Numerical Investigation of Plasma Actuator Effects on Flow Control Over a Three-Dimensional Airfoil With a Sinusoidal Leading Edge

Abstract

Abstract The impetus of the present bio-inspired work is to investigate the impact of simultaneously using wavy leading-edge (WLE) airfoils in combination with curved multidielectric barrier discharge (DBD) plasma actuators as hybrid passive and active flow control mechanisms, respectively. A precise distinction of the produced frequency and noise signals, altogether with the acoustic effect of using WLE and DBD plasma actuators, is herein analyzed with precision.
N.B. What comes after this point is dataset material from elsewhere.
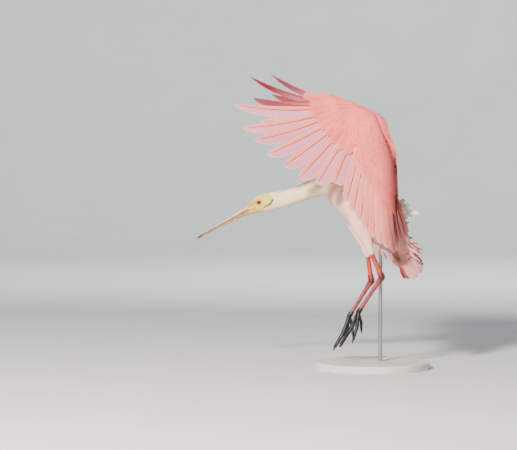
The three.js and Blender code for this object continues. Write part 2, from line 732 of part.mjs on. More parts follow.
// A leg in four nodes: feathered thigh, bare shank, tarsus and foot, parted by planes.
function legNodes(name, leg) {
  const at = ([x, z], out = LEG_SIDE) => point(x, leg.side * out, z);
  const knee = at(leg.knee, KNEE_SIDE);
  const [cuff, ankle, foot] = [at(leg.cuff), at(leg.ankle), at(leg.foot)];
  const thigh = limb(spread(knee, cuff, THIGH_STATIONS), THIGH_RADII, 9, 14, THIGH_FLATNESS);
  const shank = limb(spread(cuff, ankle, SHANK_STATIONS), SHANK_RADII, 8, 12);
  const tarsus = limb(spread(ankle, foot, TARSUS_STATIONS), TARSUS_RADII, 8, 12, TARSUS_FLATNESS);
  const down = towards(ankle, foot);
  const across = (place, direction) => ({ place, towards: [direction.x, direction.z] });
  const cuffCut = across(leg.cuff, towards(knee, cuff));
  const ankleCut = across(leg.ankle, towards(cuff, ankle).add(down));
  const footCut = across(leg.foot, down);
  return [
    node(`leg_${name}_thigh`, before(thigh.subtract(trunk(GAP)), cuffCut), materials.plumage),
    node(`leg_${name}_shank`, before(beyond(shank, cuffCut), ankleCut), materials.leg),
    node(`leg_${name}_tarsus`, before(beyond(tarsus, ankleCut), footCut), materials.leg),
    node(`leg_${name}_foot`, beyond(footBody(leg, foot, down), footCut), materials.foot),
  ];
}

function toeLine(leg, start, toe, hind) {
  const tip = point(toe.tip[0], start.y + leg.side * toe.out, toe.tip[1]);
  const bend = start.clone().lerp(tip, 0.5);
  bend.x += hind ? TOE_BEND.hind : TOE_BEND.x;
  bend.z += TOE_BEND.z;
  return [start, bend, tip];
}

// The foot: a pad, three front toes with webs between their roots, a hind toe and four claws.
function footBody(leg, foot, down) {
  const along = (t) => foot.clone().addScaledVector(down, t);
  const start = along(TOES_BELOW);
  const lines = leg.toes.map((toe, i) => toeLine(leg, start, toe, i === leg.toes.length - 1));
  const pieces = [limb(FOOT_STEPS.map(along), FOOT_RADII, 3, 10, 1.1)];
  lines.forEach(([, bend, tip], i) => {
    const onward = towards(bend, tip);
    const toeEnd = tip.clone().addScaledVector(onward, -CLAW.back);
    const clawRoot = toeEnd.clone().addScaledVector(onward, -CLAW.sunk);
    const clawTip = tip.clone().addScaledVector(onward, CLAW.reach);
    clawTip.z -= CLAW.droop;
    const radii = TOE_SHAPE.map((share) => leg.toes[i].radius * share);
    pieces.push(limb([start, start.clone().lerp(bend, 0.6), bend, toeEnd], radii, 4, 6));
    pieces.push(limb([clawRoot, tip, clawTip], CLAW.radii, 2, 4));
  });
  for (const i of [0, 1]) pieces.push(web(lines[i], lines[i + 1], down));
  return join(pieces);
}

// The skin between two front toes, with a hollow front edge.
function web([root, bendA], [, bendB], down) {
  const off = bendA.clone().sub(root).cross(bendB.clone().sub(root)).normalize();
  const rings = [0, 0.5, 1].map((s) => {
    const end = bendA.clone().lerp(bendB, s);
    const front = root.clone().lerp(end, s === 0.5 ? WEB.hollow : WEB.edge);
    const back = root.clone().addScaledVector(down, 3).lerp(end, WEB.root);
    const corner = (p, half) => p.clone().addScaledVector(off, half);
    const half = WEB.thickness / 2;
    return [corner(back, half), corner(front, half), corner(front, -half), corner(back, -half)];
  });
  return skin(rings);
}

// The tail: a fan of feathers over a fleshy root, rolled so that its near side hangs lower.
function tailFrame() {
  const along = point(Math.cos(TAIL_SLOPE), 0, Math.sin(TAIL_SLOPE));
  const up = point(-along.z, 0, along.x);
  const side = point(0, Math.cos(TAIL_ROLL), 0).addScaledVector(up, Math.sin(TAIL_ROLL));
  const off = side.clone().cross(along).normalize().negate();
  return { along, side, off };
}

function tailFeather(index, { share = 1, width = TAIL_WIDTH, lift = 0, sunk = TAIL_SUNK } = {}) {
  const { along, side, off } = tailFrame();
  const across01 = index / (TAIL_FEATHERS - 1);
  const turn = mix(-TAIL_SPREAD, TAIL_SPREAD, across01);
  const out = Math.abs(across01 - 0.5) * 2;
  const direction = along.clone().multiplyScalar(Math.cos(turn)).addScaledVector(side, Math.sin(turn));
  const across = side.clone().multiplyScalar(Math.cos(turn)).addScaledVector(along, -Math.sin(turn));
  const root = point(TAIL_ROOT[0], 0, TAIL_ROOT[1]);
  root.addScaledVector(side, mix(-TAIL_ROOT_HALF, TAIL_ROOT_HALF, across01));
  root.addScaledVector(direction, -sunk);
  const length = varied(TAIL_LENGTH * share, VARIATION.length) * (1 - TAIL_ROUNDING * out * out);
  const outward = Math.sign(across01 - 0.5);
  const stack = (1 - out) * TAIL_STACK;
  const place = (s, t, rise) => {
    const drop = lift + stack + t * outward * TAIL_TILT - TAIL_CUP * s * s * out;
    return root
      .clone()
      .addScaledVector(direction, s * length)
      .addScaledVector(across, t)
      .addScaledVector(off, drop + rise);
  };
  return vane(place, width / 2, width / 2, { shape: SHORT });
}

function tailNode() {
  const pieces = [trunk()];
  for (let i = 0; i < TAIL_FEATHERS; i++) pieces.push(tailFeather(i));
  const { places, width, sunk, above, below } = TAIL_COVERTS;
  for (const i of places) {
    pieces.push(tailFeather(i, { share: 0.5, width, lift: above, sunk }));
    pieces.push(tailFeather(i, { share: 0.55, width, lift: below, sunk }));
  }
  return node("tail", beyond(join(pieces), RUMP), materials.tail);
}

// The stand: a round flat base and one rod that ends at the belly.
function standNodes() {
  const rim = [
    new THREE.Vector2(0, 0),
    new THREE.Vector2(BASE_RADIUS - 1, 0),
    new THREE.Vector2(BASE_RADIUS, 1),
    new THREE.Vector2(BASE_RADIUS, BASE_HEIGHT - BASE_EDGE),
    new THREE.Vector2(BASE_RADIUS - BASE_EDGE, BASE_HEIGHT),
    new THREE.Vector2(0, BASE_HEIGHT),
  ];
  const disc = new THREE.LatheGeometry(rim, 32);
  disc.rotateX(Math.PI / 2);
  const length = ROD_TOP - BASE_HEIGHT - GAP;
  const rod = new THREE.CylinderGeometry(ROD_RADIUS, ROD_RADIUS, length, 16);
  rod.rotateX(Math.PI / 2);
  rod.translate(ROD_X, 0, BASE_HEIGHT + GAP + length / 2);
  return [
    node("stand_base", solid(disc), materials.stand),
    node("stand_rod", solid(rod).subtract(trunk(GAP)), materials.steel),
  ];
}

function bodyNodes() {
  const neck = before(before(trunk(), NAPE), NECK_BASE);
  const torso = before(beyond(trunk(), NECK_BASE), RUMP);
  return [node("neck", neck, materials.neck), node("torso", torso, materials.plumage)];
}

const spoonbill = new THREE.Group();
spoonbill.name = "roseate_spoonbill";
spoonbill.add(headNode());
for (const [name, side] of [["left", LEFT], ["right", RIGHT]]) {
  spoonbill.add(node(`eye_${name}`, eyeball(side), materials.eye));
  spoonbill.add(...wingNodes(side, name));
  spoonbill.add(...legNodes(name, LEGS[name]));
}
spoonbill.add(...billNodes(), ...bodyNodes(), tailNode(), ...standNodes());

export default spoonbill;
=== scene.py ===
import math

import bpy
import numpy as np
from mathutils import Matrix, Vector


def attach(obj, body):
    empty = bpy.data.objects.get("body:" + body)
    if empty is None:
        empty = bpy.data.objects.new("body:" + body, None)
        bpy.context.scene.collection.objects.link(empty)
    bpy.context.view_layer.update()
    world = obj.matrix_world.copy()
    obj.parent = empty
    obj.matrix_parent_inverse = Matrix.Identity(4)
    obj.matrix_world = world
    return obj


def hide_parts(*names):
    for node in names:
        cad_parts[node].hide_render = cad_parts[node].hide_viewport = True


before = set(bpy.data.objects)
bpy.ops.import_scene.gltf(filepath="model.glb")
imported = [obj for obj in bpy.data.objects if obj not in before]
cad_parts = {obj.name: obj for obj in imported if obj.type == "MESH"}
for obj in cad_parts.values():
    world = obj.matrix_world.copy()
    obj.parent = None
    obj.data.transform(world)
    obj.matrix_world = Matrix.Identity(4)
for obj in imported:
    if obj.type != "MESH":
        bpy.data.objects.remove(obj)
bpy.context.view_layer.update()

# A roseate spoonbill coming in to land. Sizes are in millimetres, as in the solids.
MM = 0.001
LEFT, RIGHT = -1, 1

# Head, neck and trunk from the bill to the tail: x, z, half depth, half width, depth of the coat.
BODY = [
    [-329, 405, 11, 12.8, 0], [-320, 409.6, 12.6, 13.6, 0], [-309.4, 415.6, 16, 15.5, 0],
    [-296.4, 422.6, 21, 19.5, 0], [-283.4, 428, 24, 22, 0], [-270.4, 431, 25, 22, 0],
    [-255, 432.8, 24, 20.4, 1.6], [-234, 437, 22.5, 19, 2.6], [-208, 445, 21.5, 18.5, 2.8],
    [-182, 454, 21.5, 19, 3], [-148, 466, 23, 22, 3.4], [-114, 472, 29, 30, 4],
    [-88, 463, 42, 43, 4.6], [-62, 451, 54, 54, 5], [-34, 433, 60, 60, 5], [-5, 408, 62, 61, 5],
    [21, 381, 59, 57, 5], [44, 353, 49, 48, 4.6], [61, 330, 37, 36, 4], [76, 310, 27, 26, 4],
    [84, 297, 17, 19, 3],
]
NAPE = 5.6  # station where the feathers start
NECK_END = 10.6
RUMP_END = 19.4

BILL = [
    [-314, 412.6, 13, 14], [-333, 403.5, 9.6, 12], [-356, 391, 6.9, 10], [-385, 375.5, 5, 9],
    [-410, 362, 4, 10.5], [-427, 352, 3.5, 17], [-440, 344.5, 3.1, 23.5], [-448, 339.6, 2.6, 22],
    [-453.5, 336.4, 1.6, 13],
]
BILL_MOUTH = 0.9
NOSTRIL = [(-333, 5.2), (-346, 4.2)]  # x, and distance from the top line
BILL_LIP = {"x": -322.5, "slope": 3.2, "drop": 2.4}  # where the bare skin ends on the bill, sloping
EYE = {"x": -292, "z": 430, "radius": 6.4, "sunk": 3.4, "lean": 0.3}

# Rolls round the eye: from and to angle, half length and half height, thickness.
LIDS = [
    (-0.3, 3.44, (5.9, 4.75), 0.95), (2.84, 6.58, (5.9, 5.0), 0.8), (0.1, 3.0, (7.9, 7.2), 0.6),
    (3.4, 6.1, (7.6, 7.0), 0.5),
]

# Grooves of the face, as x and z: line, depth, width.
EAR = [(-256.5, 436), (-259.5, 428.5), (-266, 422), (-277, 417.5)]
GAPE = [(-331, 404), (-318, 408), (-308, 411.5), (-301, 416)]
LORE = [(-332, 413), (-316, 421), (-303, 430)]  # only coloured
FACE_GROOVES = [
    (EAR, 1.5, 1.5), (GAPE, 1.1, 1.0), ([(-330, 400), (-312, 402), (-296, 404.5), (-280, 409)], 0.6, 1.1),
    ([(-326, 411.5), (-314, 419), (-304, 425)], 0.6, 0.9), ([(-322, 407), (-311, 414), (-302, 419.5)], 0.45, 0.8),
    ([(-282, 424), (-274, 425), (-266, 430)], 0.4, 0.9), ([(-302, 444), (-290, 447), (-279, 445)], 0.45, 0.8),
    ([(-298, 409), (-286, 412), (-274, 413)], 0.45, 0.9),
]

# The front edge of the feathers on the head, as z and x.
COAT_FRONT = [(400, -288), (410, -284), (417, -274), (425, -261), (436, -254.5), (445, -260), (452, -266)]

LEG_SIDE, KNEE_SIDE = 28, 33
LEGS = {
    "left": {
        "side": LEFT, "knee": (-32, 389), "cuff": (-2.6, 305), "ankle": (26, 238), "foot": (-30, 153),
        "toes": [((-75, 69), -20, 5.2), ((-82, 59), 2, 5.6), ((-48, 72), 20, 5.0), ((-26, 95), -8, 4.4)],
    },
    "right": {
        "side": RIGHT, "knee": (-41, 383), "cuff": (-13, 296), "ankle": (-2.6, 225), "foot": (-56, 139),
        "toes": [((-94, 55), -19, 5.2), ((-101, 45), 2, 5.6), ((-82, 52), 20, 5.0), ((-50, 80), -7, 4.4)],
    },
}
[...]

Two specific DBD plasma actuators are designed to actuate at x/C = 3% and x/C = 30% on a NACA 634-021 airfoil with sinusoidal WLE that bears a wavelength of 25% and an amplitude of 5% of the mean chord length and straight-leading-edge (SLE). A large eddy simulation (LES) turbulence model was used. This includes the dynamic control of unsteady flow separation, the three-dimensional vortical structure and induced trains of vortices, the aerodynamic forces, the velocity variation, and also the spanwise flow. The momentum transfer between the main flow and boundary layer was improved by the DBDs-induced vortices train and formed streamwise counter-rotating pair-of-vortices over the tubercle. Also, both the continuous wavelet transform (CWT) and fast Fourier transform (FFT) methods were used to investigate the induced plasma flow spectral content for the WLE and SLE geometries. We witnessed an optimized flow control, by using DBD plasma actuators with the WLE airfoil, that resulted in less massive flow separation, faster turbulent transition, and a robust earlier flow reattachment. This modification was beneficial in increasing the efficiency and decreasing the noise for low Reynolds number operational conditions.